There is evidence, visible in the reddening and cracking of stone in parts of the parish church, for a severe fire which has been dated to around 1100 – possibly a result of the baronial conflict in 1088 resulting from the division of lands in England and Normandy after the death of William the Conqueror in 1087. Gloucestershire was badly affected, and other major churches are known to have been damaged at that time. The fire may also mean that the early history of the monastic cell was troubled; the first known prior, Roderick, is recorded in the 1140s.

The medieval priory

The priory buildings were constructed between the 12th and early 16th centuries; remains of the former cloister are to be found at Wightfield Manor, a mile to the south. The priory occupied a substantial site with its own chapter house, dormitory and refectory, while by the end of the medieval period there were farm buildings, fishponds and a dovecot in the southern part of the site. The monastic gatehouse was adjacent to the modern entrance to the churchyard. The priory had a chequered history during the Hundred Years War, when the possessions of St-Denis were confiscated and after which the priory eventually (in 1467) became a cell of Tewkesbury Abbey. Meanwhile the site of Odda’s residence had become the manor house for the estate of Westminster Abbey, known as Abbot’s Court. The house with its farm buildings was rebuilt on several occasions, and the chapel was altered when the farmhouse on its east side was built in the 1590s.

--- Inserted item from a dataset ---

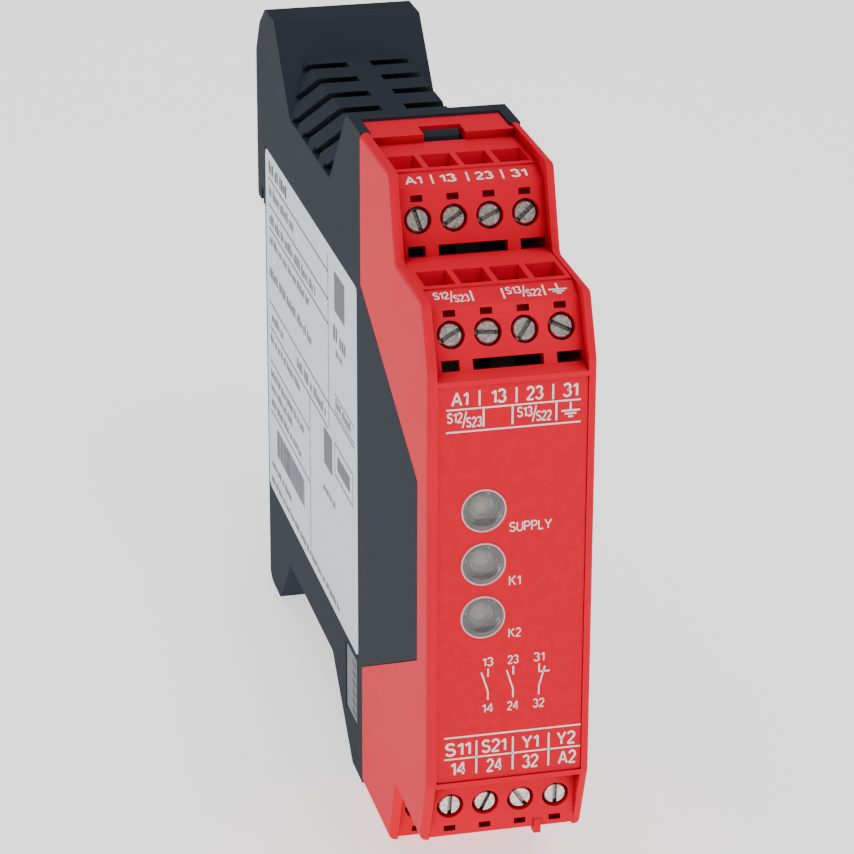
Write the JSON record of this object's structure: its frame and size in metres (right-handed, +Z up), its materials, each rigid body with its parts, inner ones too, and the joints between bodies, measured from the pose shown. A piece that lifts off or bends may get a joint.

The church after the 1540s

After the Dissolution of the Monasteries (1536-1541, the priory here being dissolved in 1540) the priory buildings were converted to serve as a farm. Many buildings were probably demolished, but the former east range became the farmhouse. In the course of the 17th century the farm buildings seem to have shifted from the southern part of the site to the east of the church, the threshing barn and other farm buildings here dating mostly from the early-mid 19th century. The priory church became a parish church, as it remains to this day. Puritanism was active in Deerhurst in the 17th century and left what is now a unique survival in the English-speaking world in the form of the chancel seating (see Art & Architecture).

View of the church and Priory Farm from the south-west, showing the part of the medieval buildings converted into a farmhouse in the mid 16th century and corbels along the south wall of the church which indicate the location of a cloister which was demolished after the Dissolution of the Monasteries.

The Victorian church and new discoveries

By the middle of the 19th century, the church was much in need of repair, and a restoration took place in 1861–2 under the guidance of the architect William Slater. Though there were some losses which now seem regrettable, the church was not subject to the over-restoration that affected so many medieval churches in the mid-late 19th. It was also fortunate in having as its vicar George Butterworth (1822-1909), who served the parish from 1856 to 1893 and was involved in the restoration of 1861-2, when many of the Anglo-Saxon features now visible were discovered. He wrote a history of the parish published in 1887 (with an enlarged edition in 1890); this followed the discovery of Odda’s Chapel during repairs to Abbot’s Court. There is a memorial plaque in the church to his grandson George Butterworth, the composer best-known for Banks of Green Willow and A Shropshire Lad who was killed on the Somme in 1916.
Another notable local figure was the geologist and naturalist Hugh Edwin Strickland (1811-1853), who is commemorated in a fine memorial window. The manor of Deerhurst continued to be owned by Westminster Abbey until 1869, when it was transferred to the Ecclesiastical Commissioners who finally sold the estate in the late 1950s and early 1960s. Odda’s Chapel then passed to the Ministry of Public Building and Works and is now in the custody of English Heritage.
Deerhurst was one of the most notable examples of Anglo-Saxon architecture included by Harold and Joan Taylor in their magisterial survey published in 1965; the parish church has the longest entry of any church. Harold Taylor joined the archaeologist Philip Rahtz and others in the detailed investigations and excavations carried out in the early and mid 1970s.